The Canadian Climate Institute applauded the plan's focus on reducing reliance on gas-fired generation and emphasizing non-emitting generation, but also said there are still some question marks.

"The plan is silent on whether the province intends to construct new gas-fired generation facilities," senior research director Jason Dion wrote in a statement.

"The province should avoid building new gas plants since cost-effective alternatives are available, and such facilities are likely to end up as stranded assets. The province's timeline for reaching net zero generation is also unclear. Canada and other G7 countries have set a target for 2035, something Ontario will need to address if it wants to remain competitive."

The last round of procurements Smith announced for electricity generation involved both natural gas and battery storage projects. The new planned procurement of green power, including wind, solar, hydroelectric and biogas, will pair well with recent energy storage procurements, Smith said, so that power generated by solar panels, for example, can be stored and injected into the system when needed.

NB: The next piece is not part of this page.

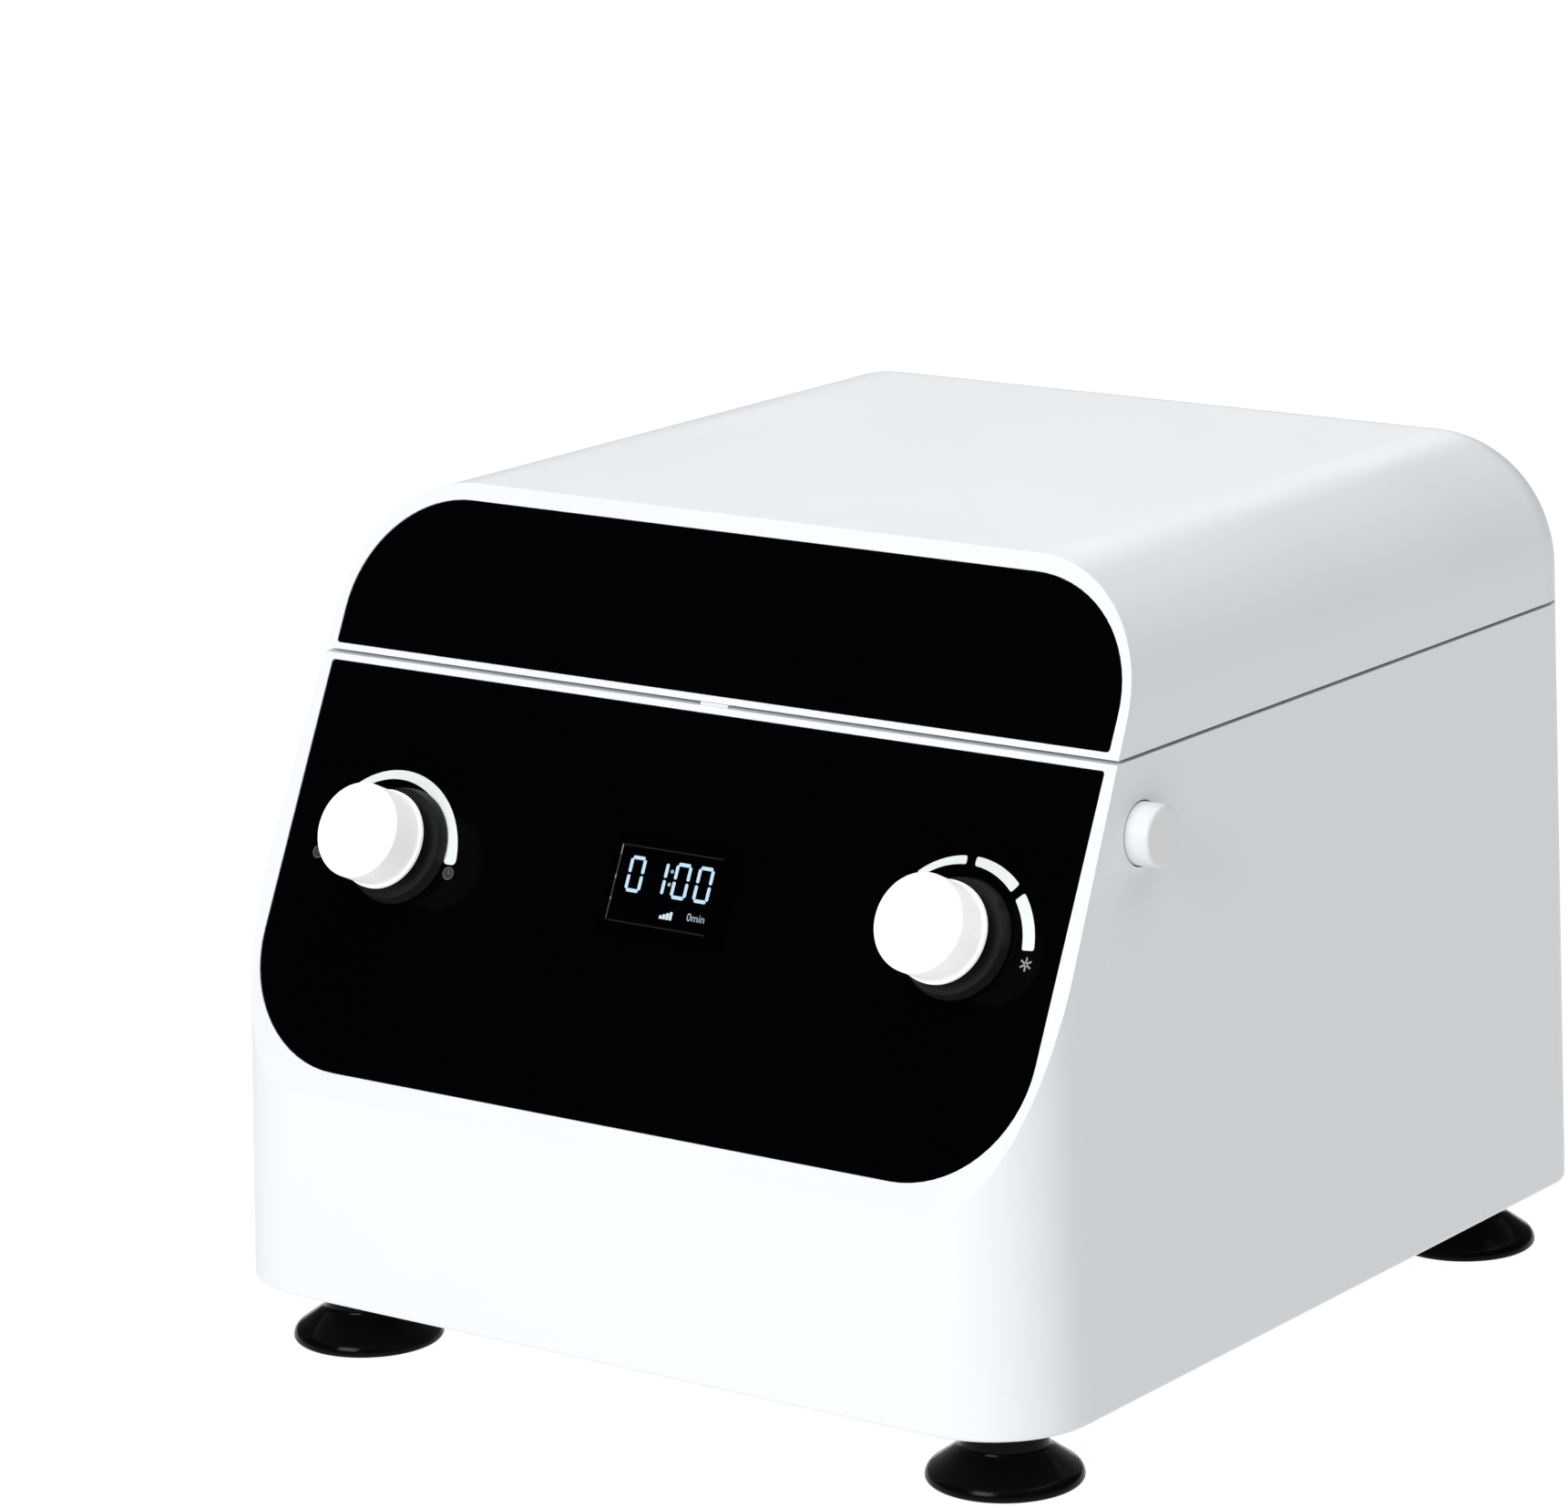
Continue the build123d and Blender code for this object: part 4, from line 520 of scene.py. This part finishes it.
def bar(bm, u, s, width, height):
    """One lit bar with its corners cut."""
    cut = STROKE * CUT_SHARE
    half_w, half_h = width / 2, height / 2
    corners = [
        (-half_w + cut, -half_h),
        (half_w - cut, -half_h),
        (half_w, -half_h + cut),
        (half_w, half_h - cut),
        (half_w - cut, half_h),
        (-half_w + cut, half_h),
        (-half_w, half_h - cut),
        (-half_w, -half_h + cut),
    ]
    bm.faces.new([bm.verts.new((u + x, s + y, 0)) for x, y in corners])


def figure(bm, left, lit):
    """One figure of the display from its lit bars."""
    middle_u = left + FIGURE_WIDTH / 2
    middle_s = FIGURE_LOW + FIGURE_HEIGHT / 2
    reach_u = (FIGURE_WIDTH - STROKE) / 2
    reach_s = (FIGURE_HEIGHT - STROKE) / 2
    flat = (FIGURE_WIDTH - 2 * JOINT_GAP - STROKE * TRIM_SHARE, STROKE)
    upright = (STROKE, reach_s - JOINT_GAP * 2)
    places = {
        "a": (0, reach_s, flat),
        "b": (reach_u, reach_s / 2, upright),
        "c": (reach_u, -reach_s / 2, upright),
        "d": (0, -reach_s, flat),
        "e": (-reach_u, -reach_s / 2, upright),
        "f": (-reach_u, reach_s / 2, upright),
    }
    for name in lit:
        du, ds, size = places[name]
        bar(bm, middle_u + du, middle_s + ds, *size)


LIT = glow("lit figures", (0.6, 0.82, 1.0), 0.82)
DIM_LIT = glow("lit signs", (0.6, 0.76, 0.85), 0.45)
RAMP_LIT = glow("lit ramp", (0.72, 0.88, 0.97), 0.8)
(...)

Ontario is also looking at two new pump storage projects, in which water is pumped into a reservoir when electricity demand is low, then released through a turbine to generate electricity when demand is higher. Pump storage can dispatch energy for eight hours, versus four for current battery storage, Smith said.

One prospective pump storage project in Meaford, Ont., by TC Energy in conjunction with Saugeen Ojibway Nation seeks to store enough energy to power one million homes for 11 hours and is expected to be in service in the early 2030s.

Critics say Ontario wouldn't be in as much of an electricity supply crunch if the Progressive Conservative government hadn't cancelled 750 green energy contracts during its first term.

Smith said it was a necessary move at the time.

"We had to cancel those projects when we did," he said. "We had an oversupply of electricity. Demand in the province was flat for 18 years. We were bleeding manufacturing jobs to other jurisdictions and we were paying way over the market price for those projects."

Anger over rising hydro bills was high when the former Liberal government lost the election in 2018, going from a majority to not enough seats needed for official party status in the legislature.

The Liberals had given power producers long-term contracts at above-market rates in order to ensure a steady supply, but it meant that rates for consumers rose dramatically while the average electricity market price dropped.

Monday's report also said the IESO will consider new transmission lines, including between Toronto and Sudbury and in the Greater Toronto Area.